Мне вспоминается один из блестящих оборотов, цитируемый как образец во многих произведениях, отличающихся вкусом, и даже в «Трактате об образовании» покойного г. Роллена[185]. Этот отрывок взят из прекрасной речи Флешье[186], произнесенной над гробом великого Тюренна. Поистине, в сей надгробной речи Флешье почти сравнялся с непревзойденным Боссюэ[187], которого я называл и называю единственным красноречивым человеком среди множества писателей изящных, но мне кажется, что епископу Мо не следовало употреблять оборота, о котором я говорю. Вот он:

«Могущественные враги Франции, вы живы, и дух христианского милосердия запрещает мне желать вам смерти…» и т. д. «Вы живы, а я с этой кафедры оплакиваю мудрого и добродетельного военачальника, чьи намерения были чисты» и т. д.

Подобное обращение было бы к месту в Риме[188] времен гражданской войны после убийства Помпея или в Лондоне, после казни Карла I, ибо в обоих случаях действительно речь шла об интересах Помпея и Карла I. Но приличествует ли высказывать с кафедры в изящной форме пожелание смерти императору, испанскому королю и имперским князьям-выборщикам, положив на другую чашей весов военачальника, преданного королю, их противнику?
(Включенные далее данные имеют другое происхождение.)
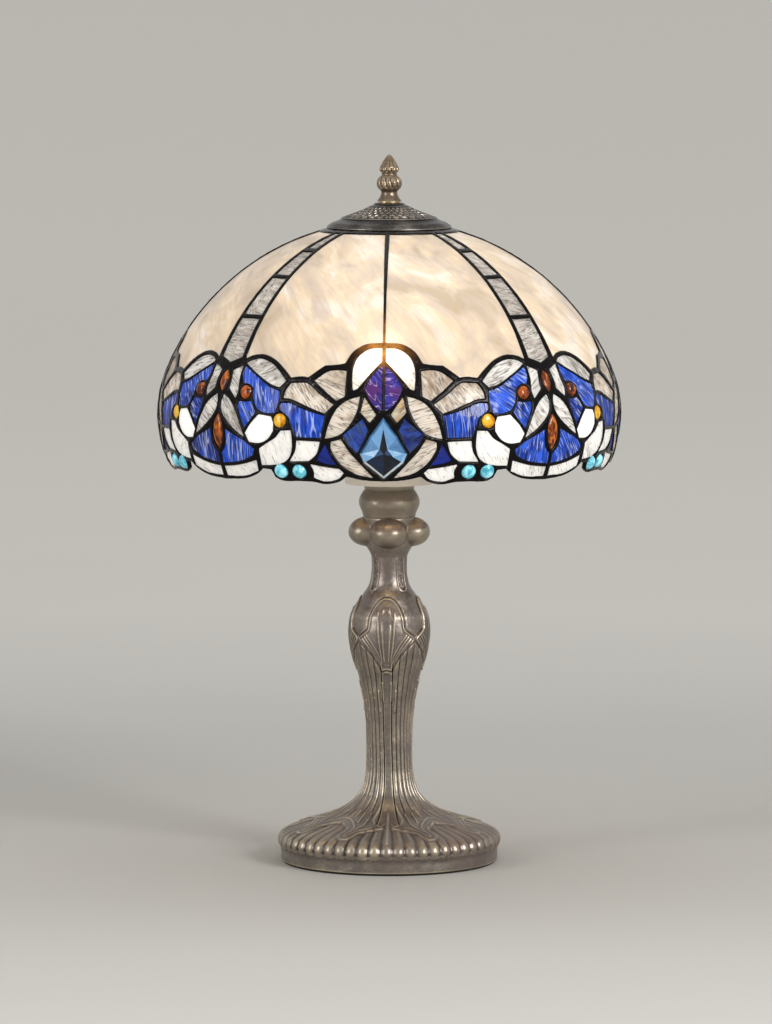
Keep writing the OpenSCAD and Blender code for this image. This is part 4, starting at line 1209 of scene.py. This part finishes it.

Надлежит ли сравнивать устремления военачальника, единственный смысл которых – ревностное усердие монарху, с политическими интересами коронованных особ, врагу которых он служил? Что сказали бы о немце, желающем смерти королю Франции в связи с потерей генерала Мерси[189], чистоту устремлений которого никто не ставит под сомнение? Почему же все риторы неизменно превозносили эту фигуру? Да потому, что фигура сама по себе прекрасна и патетична, они не обращали, однако, внимания на сущность и сообразие мысли. Плутарх сказал бы Флешье: «Ты сказал метко, да не к месту».

Возвращаюсь к моему парадоксу, что все эти блестки, именуемые остроумием, не к месту в великих произведениях, созданных, чтобы просвещать или трогать. Я сказал бы даже, что их следует изгнать также из оперы. Музыка выражает страсти, чувства, образы, но существуют ли аккорды, могущие передать эпиграмму? Кино был порой небрежен, но всегда естествен.